:: DATA FOR THIS TASK ::
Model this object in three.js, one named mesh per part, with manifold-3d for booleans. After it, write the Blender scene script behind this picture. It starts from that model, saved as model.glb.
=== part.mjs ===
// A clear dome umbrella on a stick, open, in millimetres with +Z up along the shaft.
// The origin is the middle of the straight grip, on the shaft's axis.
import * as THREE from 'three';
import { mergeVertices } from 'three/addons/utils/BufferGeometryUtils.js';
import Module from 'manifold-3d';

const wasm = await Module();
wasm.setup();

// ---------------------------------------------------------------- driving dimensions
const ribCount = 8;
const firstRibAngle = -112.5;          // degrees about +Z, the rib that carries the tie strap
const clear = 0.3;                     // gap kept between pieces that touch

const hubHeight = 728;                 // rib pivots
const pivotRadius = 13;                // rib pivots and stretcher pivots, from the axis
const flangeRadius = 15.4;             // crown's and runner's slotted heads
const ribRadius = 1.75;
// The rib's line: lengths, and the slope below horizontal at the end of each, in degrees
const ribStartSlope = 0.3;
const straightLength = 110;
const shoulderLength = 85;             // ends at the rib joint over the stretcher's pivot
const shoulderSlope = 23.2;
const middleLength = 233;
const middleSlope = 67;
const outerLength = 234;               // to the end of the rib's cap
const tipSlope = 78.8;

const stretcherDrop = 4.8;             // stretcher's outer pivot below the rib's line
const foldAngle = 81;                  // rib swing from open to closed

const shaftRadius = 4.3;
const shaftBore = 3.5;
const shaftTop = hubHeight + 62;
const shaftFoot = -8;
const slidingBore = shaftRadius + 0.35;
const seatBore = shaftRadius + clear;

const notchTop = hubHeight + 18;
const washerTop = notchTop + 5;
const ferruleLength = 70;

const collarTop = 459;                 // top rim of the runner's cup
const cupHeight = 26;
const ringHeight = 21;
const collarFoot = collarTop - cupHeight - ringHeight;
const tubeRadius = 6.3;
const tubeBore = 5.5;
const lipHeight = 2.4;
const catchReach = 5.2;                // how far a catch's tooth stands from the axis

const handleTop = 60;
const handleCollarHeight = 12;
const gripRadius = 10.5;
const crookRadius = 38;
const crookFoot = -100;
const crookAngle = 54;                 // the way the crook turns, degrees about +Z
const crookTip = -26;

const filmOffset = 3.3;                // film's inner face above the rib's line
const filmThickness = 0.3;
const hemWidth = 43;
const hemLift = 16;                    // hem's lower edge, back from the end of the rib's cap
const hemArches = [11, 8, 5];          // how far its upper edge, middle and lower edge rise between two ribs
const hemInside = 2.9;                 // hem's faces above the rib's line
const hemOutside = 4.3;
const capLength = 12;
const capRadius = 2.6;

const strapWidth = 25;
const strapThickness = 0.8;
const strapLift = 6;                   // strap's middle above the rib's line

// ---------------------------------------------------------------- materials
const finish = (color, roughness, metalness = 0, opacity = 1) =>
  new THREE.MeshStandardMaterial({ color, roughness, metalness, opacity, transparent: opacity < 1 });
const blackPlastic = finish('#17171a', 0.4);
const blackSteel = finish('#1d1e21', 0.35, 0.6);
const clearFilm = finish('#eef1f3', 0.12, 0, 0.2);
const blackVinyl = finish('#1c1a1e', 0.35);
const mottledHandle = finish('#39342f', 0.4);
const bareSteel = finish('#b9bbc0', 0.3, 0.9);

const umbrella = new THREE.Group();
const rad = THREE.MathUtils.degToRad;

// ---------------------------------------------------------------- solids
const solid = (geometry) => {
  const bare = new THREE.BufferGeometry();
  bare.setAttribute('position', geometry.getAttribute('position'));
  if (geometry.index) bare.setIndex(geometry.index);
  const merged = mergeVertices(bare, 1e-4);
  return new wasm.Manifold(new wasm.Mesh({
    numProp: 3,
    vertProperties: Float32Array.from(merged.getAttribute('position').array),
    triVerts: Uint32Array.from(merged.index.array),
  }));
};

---

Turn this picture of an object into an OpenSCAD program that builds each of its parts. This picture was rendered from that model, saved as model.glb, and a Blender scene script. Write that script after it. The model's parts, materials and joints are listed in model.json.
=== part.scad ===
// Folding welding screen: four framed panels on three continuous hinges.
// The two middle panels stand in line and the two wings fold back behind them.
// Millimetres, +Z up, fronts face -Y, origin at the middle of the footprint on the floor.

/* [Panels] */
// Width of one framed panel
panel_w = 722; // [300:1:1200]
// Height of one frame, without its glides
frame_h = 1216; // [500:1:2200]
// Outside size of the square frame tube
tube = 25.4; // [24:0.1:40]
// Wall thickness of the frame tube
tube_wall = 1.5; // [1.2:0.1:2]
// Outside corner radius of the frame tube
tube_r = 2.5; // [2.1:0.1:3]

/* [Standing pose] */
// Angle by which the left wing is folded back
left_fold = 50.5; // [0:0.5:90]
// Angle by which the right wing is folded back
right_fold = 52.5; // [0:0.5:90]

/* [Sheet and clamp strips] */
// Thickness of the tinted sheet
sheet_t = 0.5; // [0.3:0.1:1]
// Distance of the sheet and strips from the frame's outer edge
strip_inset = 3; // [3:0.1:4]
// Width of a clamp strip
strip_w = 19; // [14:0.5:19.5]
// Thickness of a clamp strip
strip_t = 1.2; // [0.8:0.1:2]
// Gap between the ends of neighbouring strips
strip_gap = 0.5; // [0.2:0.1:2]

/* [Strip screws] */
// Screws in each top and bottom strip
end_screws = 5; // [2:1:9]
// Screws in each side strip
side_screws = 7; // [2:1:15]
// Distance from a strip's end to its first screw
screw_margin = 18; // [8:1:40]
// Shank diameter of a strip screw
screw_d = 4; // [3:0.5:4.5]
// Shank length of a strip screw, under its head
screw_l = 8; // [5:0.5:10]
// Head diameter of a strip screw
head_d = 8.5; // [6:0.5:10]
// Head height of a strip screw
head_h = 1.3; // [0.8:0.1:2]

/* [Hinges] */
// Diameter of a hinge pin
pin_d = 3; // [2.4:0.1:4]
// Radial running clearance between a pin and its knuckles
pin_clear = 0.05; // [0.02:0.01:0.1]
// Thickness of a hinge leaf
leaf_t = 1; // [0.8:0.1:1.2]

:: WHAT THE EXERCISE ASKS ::
Go through the preceding material and copy each line that has the word "script".

:: TASK OUTPUT ::
Model this object in three.js, one named mesh per part, with manifold-3d for booleans. After it, write the Blender scene script behind this picture. It starts from that model, saved as model.glb.
Turn this picture of an object into an OpenSCAD program that builds each of its parts. This picture was rendered from that model, saved as model.glb, and a Blender scene script. Write that script after it. The model's parts, materials and joints are listed in model.json.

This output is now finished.